Blythe fell in love with opera when she was 13 — her mom had her watch a performance of "Tosca" on PBS. Like many people she had been exposed to opera through pop culture such as Bugs Bunny cartoons but this was the first time she watched a full opera production.

"And fell in love with it," Blythe said. "It's still my favorite opera. I asked my mother in the third act, 'What is the name of this beautiful song that he's singing? What is it?' And she told me it was 'E lucevan le stelle,' and I said, 'Will you please write it out for me, Mommy?' And she wrote it out and I taped it onto my note board and memorized it because I thought it was the most beautiful thing I'd ever heard in my life."

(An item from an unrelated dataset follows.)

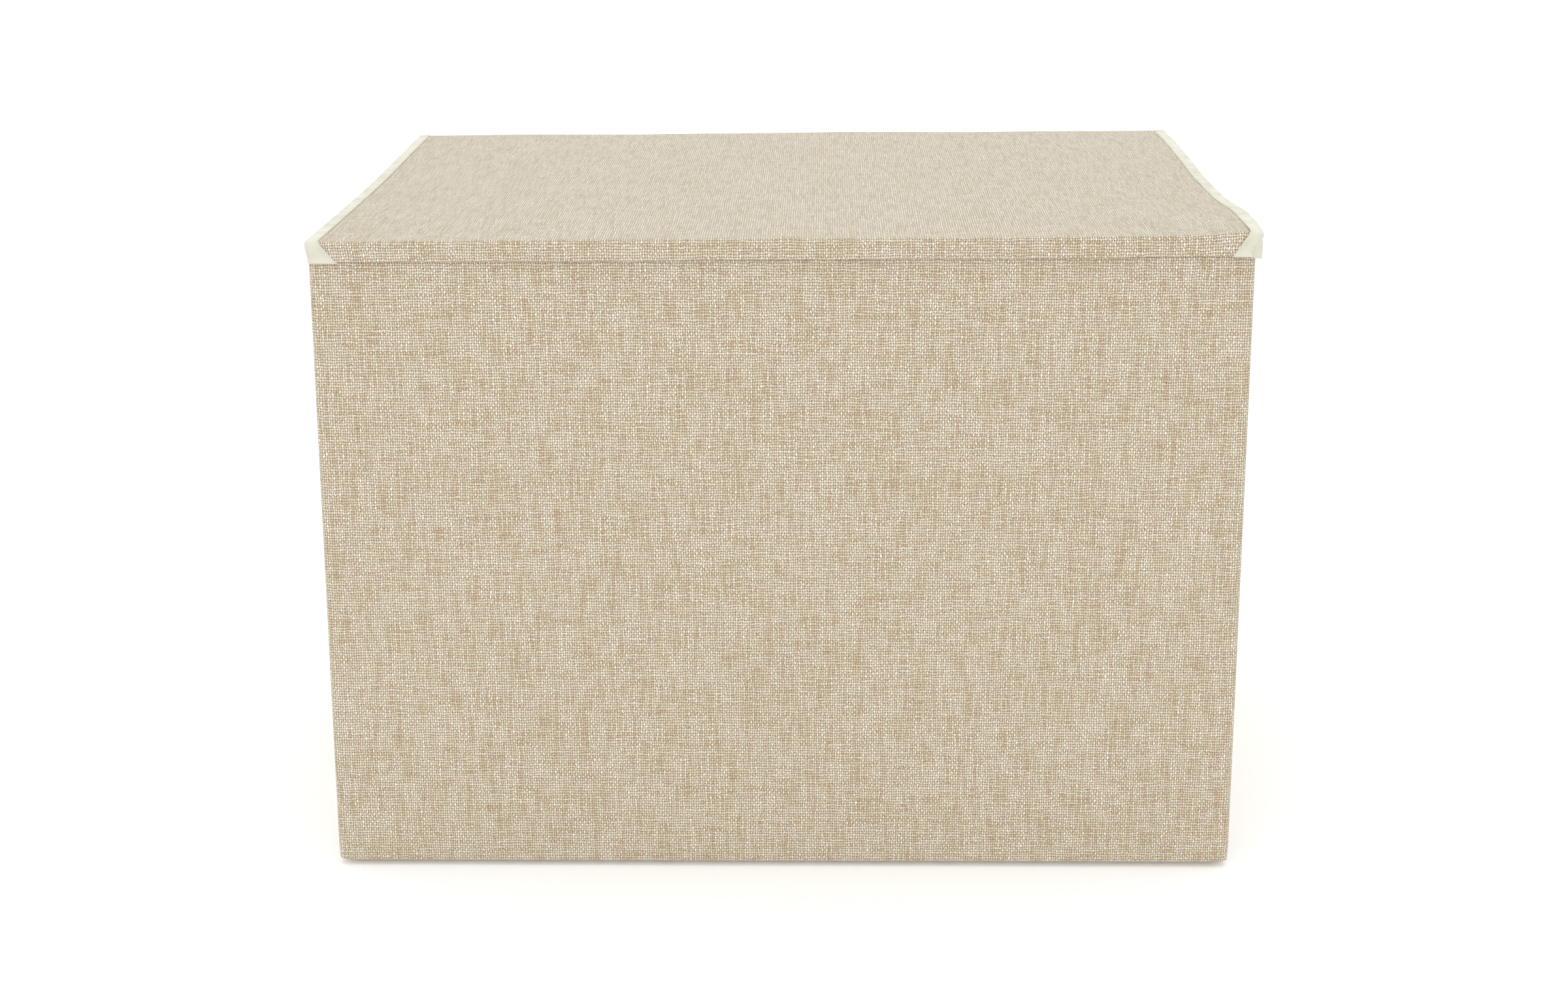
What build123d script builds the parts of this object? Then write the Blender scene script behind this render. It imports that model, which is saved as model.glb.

Although she took a detour to get an English degree, she has dedicated most of her life to singing. 

"I have to say I'm attracted to all vocal music," Blythe said. "I think the reason is that sometimes stories and emotions are too big to tell without music. And I think that's what really draws me to it. I'm drawn to the dramatic aspect of opera. I'm drawn to the collegial aspect of it, the ensemble aspect of it very much. I think it's a misnomer now to think of opera as just being this giant thing, because it's not. And I think as long as we continue seeing opera in that way, we're going to continue having to worry about it. But if we understand that opera encompasses an enormous variety of works, a variety of sizes and sounds and productions and numbers of people, and if we understand that the thing that makes opera really beautiful is the diversity of it, then it will continue to grow and people will become even more enamored with it. Because it all really does boil down to the idea of you have to sing it when words aren't enough."

Blythe will be singing in multiple octaves starting this Saturday at the Civic Theatre in downtown San Diego.